Data provided>
************
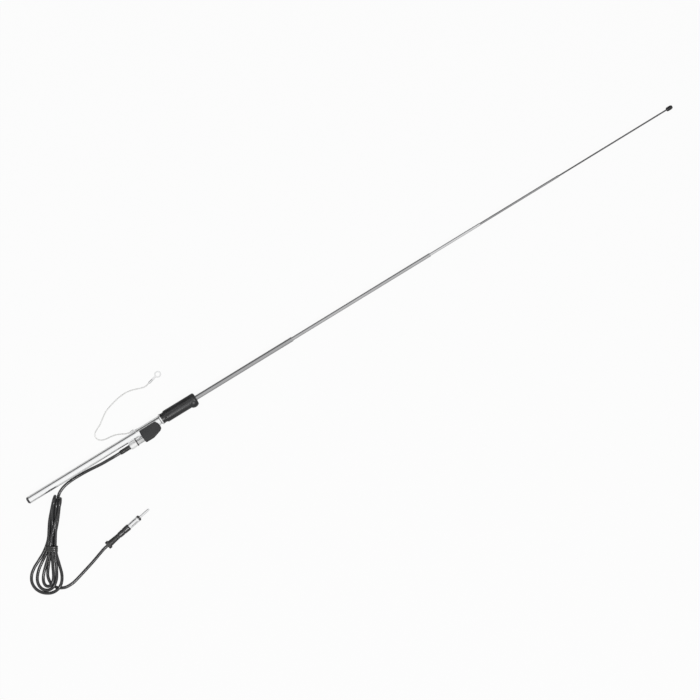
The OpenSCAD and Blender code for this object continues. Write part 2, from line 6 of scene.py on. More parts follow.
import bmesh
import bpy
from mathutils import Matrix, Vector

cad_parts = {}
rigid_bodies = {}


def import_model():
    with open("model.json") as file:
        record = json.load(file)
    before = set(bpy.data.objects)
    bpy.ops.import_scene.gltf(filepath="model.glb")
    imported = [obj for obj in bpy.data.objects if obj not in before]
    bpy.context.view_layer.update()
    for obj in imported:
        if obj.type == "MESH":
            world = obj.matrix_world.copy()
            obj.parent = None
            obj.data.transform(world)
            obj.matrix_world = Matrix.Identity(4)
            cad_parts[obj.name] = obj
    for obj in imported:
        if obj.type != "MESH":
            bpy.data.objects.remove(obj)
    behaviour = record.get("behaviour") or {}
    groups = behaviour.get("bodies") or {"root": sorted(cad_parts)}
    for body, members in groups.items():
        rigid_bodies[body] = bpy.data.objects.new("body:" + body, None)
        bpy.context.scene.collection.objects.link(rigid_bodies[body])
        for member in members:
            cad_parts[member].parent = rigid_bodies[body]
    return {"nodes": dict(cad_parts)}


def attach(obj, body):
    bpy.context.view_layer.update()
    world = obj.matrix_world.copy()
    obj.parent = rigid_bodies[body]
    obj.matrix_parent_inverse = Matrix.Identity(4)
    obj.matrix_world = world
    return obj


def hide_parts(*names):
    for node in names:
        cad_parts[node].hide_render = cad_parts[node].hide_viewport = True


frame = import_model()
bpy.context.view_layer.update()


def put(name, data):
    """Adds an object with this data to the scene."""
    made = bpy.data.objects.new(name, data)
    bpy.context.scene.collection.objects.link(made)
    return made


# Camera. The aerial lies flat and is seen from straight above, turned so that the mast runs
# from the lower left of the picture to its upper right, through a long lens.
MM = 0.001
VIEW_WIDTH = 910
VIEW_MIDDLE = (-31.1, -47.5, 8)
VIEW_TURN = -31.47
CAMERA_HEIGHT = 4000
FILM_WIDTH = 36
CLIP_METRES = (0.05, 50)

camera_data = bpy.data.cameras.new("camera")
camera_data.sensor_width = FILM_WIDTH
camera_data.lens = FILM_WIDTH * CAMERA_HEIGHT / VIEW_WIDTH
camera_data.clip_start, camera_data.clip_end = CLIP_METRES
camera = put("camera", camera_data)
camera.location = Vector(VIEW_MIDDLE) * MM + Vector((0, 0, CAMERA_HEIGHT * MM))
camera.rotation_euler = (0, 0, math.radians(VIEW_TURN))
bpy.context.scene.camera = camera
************
What to produce> Restate, word for word and with nothing added, the lines from the first line of the listing through the one where "before = set(bpy.data.objects)" stands.

Expected output>
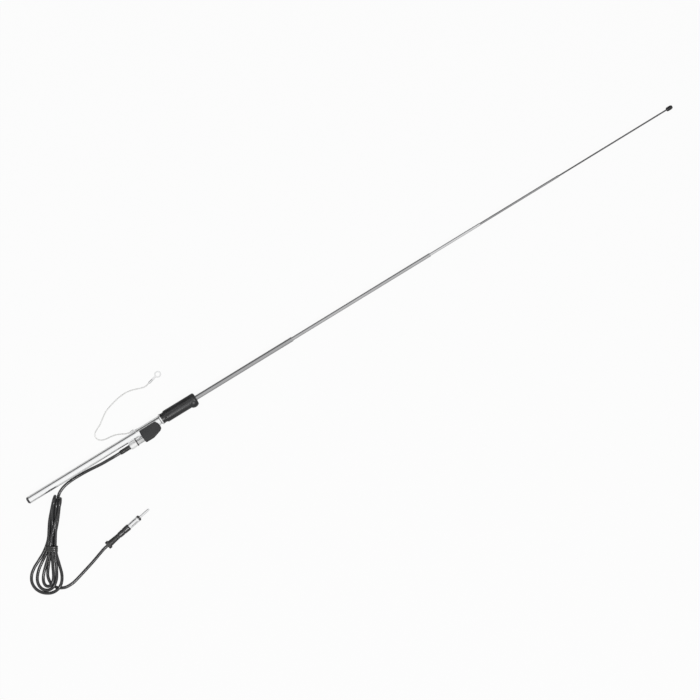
The OpenSCAD and Blender code for this object continues. Write part 2, from line 6 of scene.py on. More parts follow.
import bmesh
import bpy
from mathutils import Matrix, Vector

cad_parts = {}
rigid_bodies = {}


def import_model():
    with open("model.json") as file:
        record = json.load(file)
    before = set(bpy.data.objects)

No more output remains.